EPMDのパリッシュ・スミスが全面的にプロデュース(1曲だけEPMDのエリック・サーモンがプロデュース)。EPMD直系のファンキーでドープなトラックにK-ソロの畳み掛けるラップがマッチした名盤。
おすすめの曲は「④Speed Blocks」、「⑦Your Mom’s In My Business」、「⑨Renee-Renee」。
評価:★(良作)
おまけ②:Monie Love Down To Earth / Monie Love
ネイティブ・タン所属の英国ロンドン出身女性ラッパー、モニー・ラブの1stアルバム(全米109位)。
ニュー・スクール・ヒップホップ風のジャジーでファンキーなトラックに加えて、UKダンス・ミュージック風のトラック。そこにモニー・ラブのスピード感のあるラップがマッチした楽しさ満載の名盤。

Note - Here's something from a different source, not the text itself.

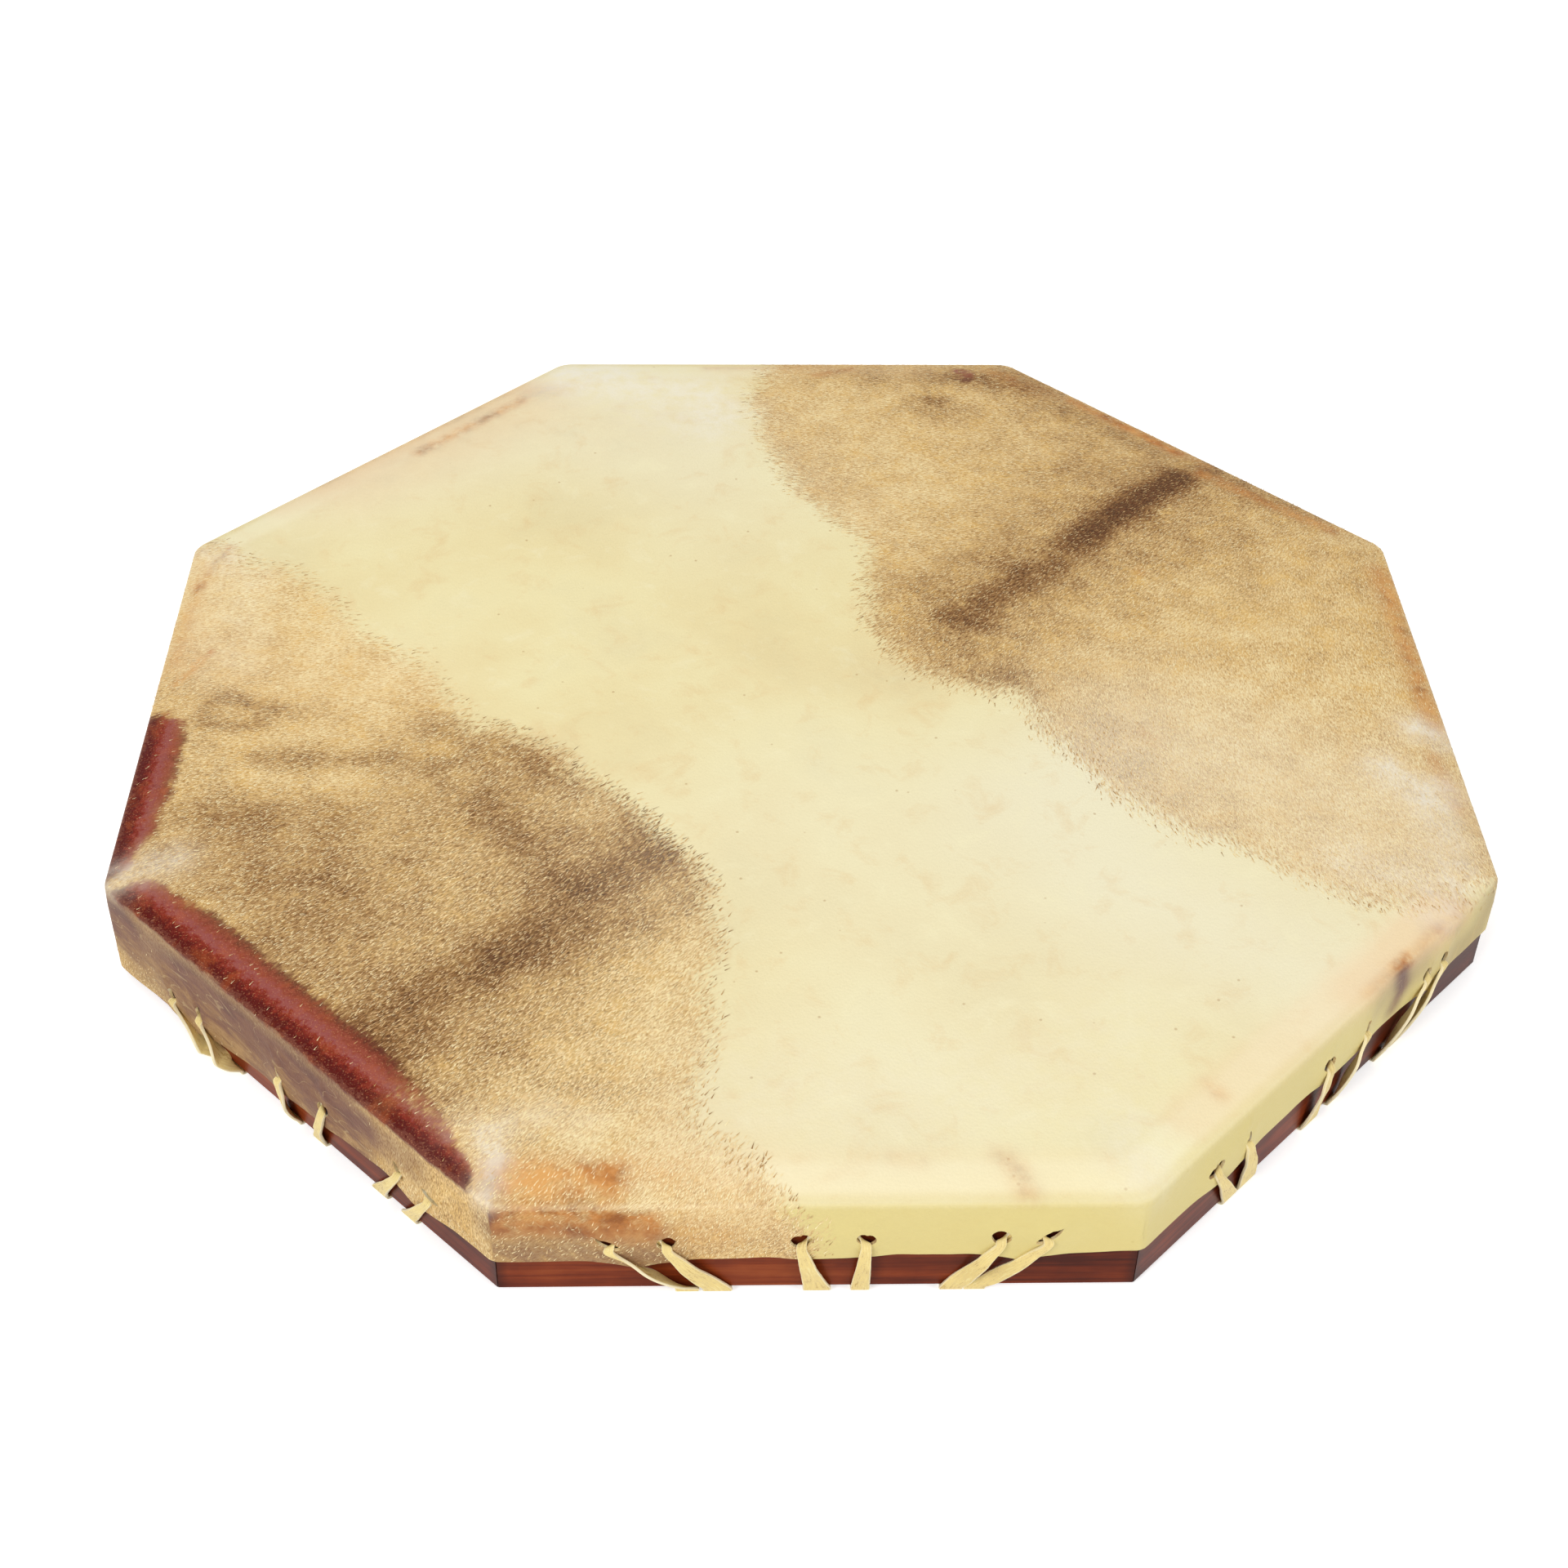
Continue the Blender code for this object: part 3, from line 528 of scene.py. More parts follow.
class StudioSettings(bpy.types.PropertyGroup):
    lens: FloatProperty(
        name="Lens", description="Focal length on a 36 mm wide sensor", default=56.364,
        unit="CAMERA")
    camera_place: FloatVectorProperty(
        name="Camera place", description="Where the camera stands", subtype="TRANSLATION",
        size=3, default=(-28.26 * MM, -682.15 * MM, 593.86 * MM))
    camera_pitch: FloatProperty(
        name="Pitch", description="How far the camera looks down", subtype="ANGLE",
        default=radians(40.971))
    camera_yaw: FloatProperty(
        name="Yaw", description="How far the camera looks to the right", subtype="ANGLE",
        default=radians(1.970))
    camera_roll: FloatProperty(
        name="Roll", description="How far the camera leans", subtype="ANGLE",
        default=radians(1.129))
    overhead_power: FloatProperty(
        name="Overhead power", description="Power of the softbox above the back of the drum",
        subtype="POWER", default=5.5, min=0)
    key_power: FloatProperty(
        name="Key power", description="Power of the softbox at the front left",
        subtype="POWER", default=13.0, min=0)
    fill_power: FloatProperty(
        name="Fill power", description="Power of the softbox at the front right",
        subtype="POWER", default=7.5, min=0)
    sky_strength: FloatProperty(
        name="Sky strength", description="Even light from all round", default=0.49, min=0)


# Places on the drum


def side_azimuth(side):
    return -pi / 2 + side * SIDE_ANGLE


def side_directions(side):
    """Outward and rightward directions of a side, on the floor plan."""
    azimuth = side_azimuth(side)
    return np.array((cos(azimuth), sin(azimuth))), np.array((-sin(azimuth), cos(azimuth)))


def side_point(side, s, n, z):
    outward, rightward = side_directions(side)
    x, y = outward * (APOTHEM + n) + rightward * s
    return Vector((x, y, z))


def skirt_edge(azimuth):
    """Height of the skirt's trimmed edge, which dips towards one corner of the drum and is
    trimmed shorter on one side."""
    away = (azimuth - HIGH_SIDE_ANGLE + pi) % (2 * pi) - pi
    rise = HIGH_SIDE_RISE * exp(-(away / HIGH_SIDE_SPREAD) ** 2)
    away = (azimuth - LOW_CORNER_ANGLE + pi) % (2 * pi) - pi
    dip = SKIRT_HEIGHT - LOW_CORNER_HEIGHT
    close = LOW_CORNER_SHARE * exp(-(away / LOW_CORNER_SPREAD) ** 2)
    broad = (1 - LOW_CORNER_SHARE) * exp(-(away / LOW_SIDE_SPREAD) ** 2)
    return BOARD_BOTTOM + SKIRT_HEIGHT + rise - dip * (close + broad)


def skirt_edge_at(side, s):
    return skirt_edge(side_azimuth(side) + atan(s / APOTHEM))


def hole_height(side, s):
    return skirt_edge_at(side, s) + HOLE_MARGIN


def lace_ends(side):
    """The six lace ends of a side: place of the hole, of the lower edge and of the inner edge."""
    ends = []
    shifts = iter(LACE_SHIFTS[SIDE_LIKENESS[side]])
    for middle, pitch, drift, space in (LEFT_PAIR, MIDDLE_PAIR, RIGHT_PAIR):
        for hand in (-0.5, 0.5):
            hole_shift, edge_shift = (x * MM for x in next(shifts))
            hole = middle + hand * pitch + hole_shift
            edge = middle + drift + hand * (LACE_SPREAD + space) + edge_shift
            gate_middle = (middle + drift) * GATE_SHARE + edge_shift
            gate = gate_middle + hand * (LACE_GATHERED + GATE_SPACE)
            ends.append((hole, edge, gate))
    return ends


# Making objects


def link(made):
    bpy.context.scene.collection.objects.link(made)
    return made


def new_piece(name, mesh, material):
    mesh.name = name
    mesh.materials.clear()
    mesh.materials.append(material)
    return link(bpy.data.objects.new(name, mesh))


def finish_piece(piece, slot, *nodes):
    """A finished piece rides with the drum and stands for the nodes that it replaces."""
    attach(piece, "root")
    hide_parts(*nodes)


def evaluated_mesh(made):
    """The mesh that an object's modifiers give. The object itself is removed."""
    bpy.context.view_layer.update()
    depsgraph = bpy.context.evaluated_depsgraph_get()
    mesh = bpy.data.meshes.new_from_object(
        made.evaluated_get(depsgraph), preserve_all_data_layers=True, depsgraph=depsgraph)
    bpy.data.objects.remove(made)
    return mesh


def as_colour(colour):
    """Linear colour with its alpha, from hex digits or from a colour property."""
    return (*(linear(colour) if isinstance(colour, str) else colour[:3]), 1.0)


def smooth_by_angle(mesh, angle):
    """Smooth shading with sharp edges where faces turn by more than an angle in degrees."""
    mesh.shade_smooth()
    mesh.set_sharp_from_angle(angle=radians(angle))


def set_inputs(tree, node, inputs):
    """Set or link the inputs of a node, given in their order, or by name or number."""
    by_name = inputs if isinstance(inputs, dict) else dict(enumerate(inputs))
    for name, value in by_name.items():
        socket = node.inputs[name]
        if isinstance(value, bpy.types.NodeSocket):
            tree.links.new(value, socket)
        else:
            socket.default_value = as_colour(value) if socket.type == "RGBA" else value


def add_node(tree, kind, inputs=(), out=0, stops=(), **settings):
    """Add a node with its settings, values and links. Returns one of its outputs."""
    made = tree.nodes.new(kind)
    for name, value in settings.items():
        setattr(made, name, value)
    set_inputs(tree, made, inputs)
    if stops:
        ramp = made.color_ramp
        while len(ramp.elements) < len(stops):
            ramp.elements.new(1.0)
        for element, (place, colour) in zip(ramp.elements, stops):
            element.position = place
            element.color = as_colour(colour)
    return made.outputs[out]


def new_material(name):
    """An empty material. Returns it with its tree and its Principled shader."""
    material = bpy.data.materials.new(name)
    material.use_nodes = True
    return material, material.node_tree, material.node_tree.nodes["Principled BSDF"]


def per(length):
    """Scale of a pattern whose features are this long."""
    return 1 / length


# Hide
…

おすすめの曲は、「①Monie In The Middle」「②It’s A Shame (My Sister)」「④Ring My Bell」「⑧Down 2 Earth」。「②It’s A Shame (My Sister)」(全米26位)は、グラミー賞のベスト・ラップ・パフォーマンス賞ノミネート。
評価:★(良作)
まとめ
2位:Let The Rhythm Hit ‘Em / Eric B. & Rakim
3位:Funky Technician / Lord Finesse & DJ Mike Smooth
4位:Wanted: Dead Or Alive / Kool G Rap & DJ Polo
5位:One For All / Brand Nubian
6位:Business As Usual / EPMD
7位:Mama Said Knock You Out / LL Cool J
8位:People’s Instinctive Travels And Paths Of Rhythm / A Tribe Called Quest
9位:AmeriKKKa’s Most Wanted / Ice Cube
10位:Tell The World My Name / K- Solo
1990年は、ゴールデンエイジ・ヒップホップ(1980年代半ば~1993年頃)の真っ只中。NWA、LL・クール・J、エリック・B&ラキム、クール・G・ラップ&DJポロ等のミドル・スクール・ヒップホップ。ジャングル・ブラザーズ、ア・トライブ・コールド・クエスト、デ・ラ・ソウル等のニュー・スクール・ヒップホップ。他のヒップホップ・アーティストとは異次元のパブリック・エナミー。
今回の私的ランキングには、そのような時代にふさわしいヒップホップの大名盤がランク・イン。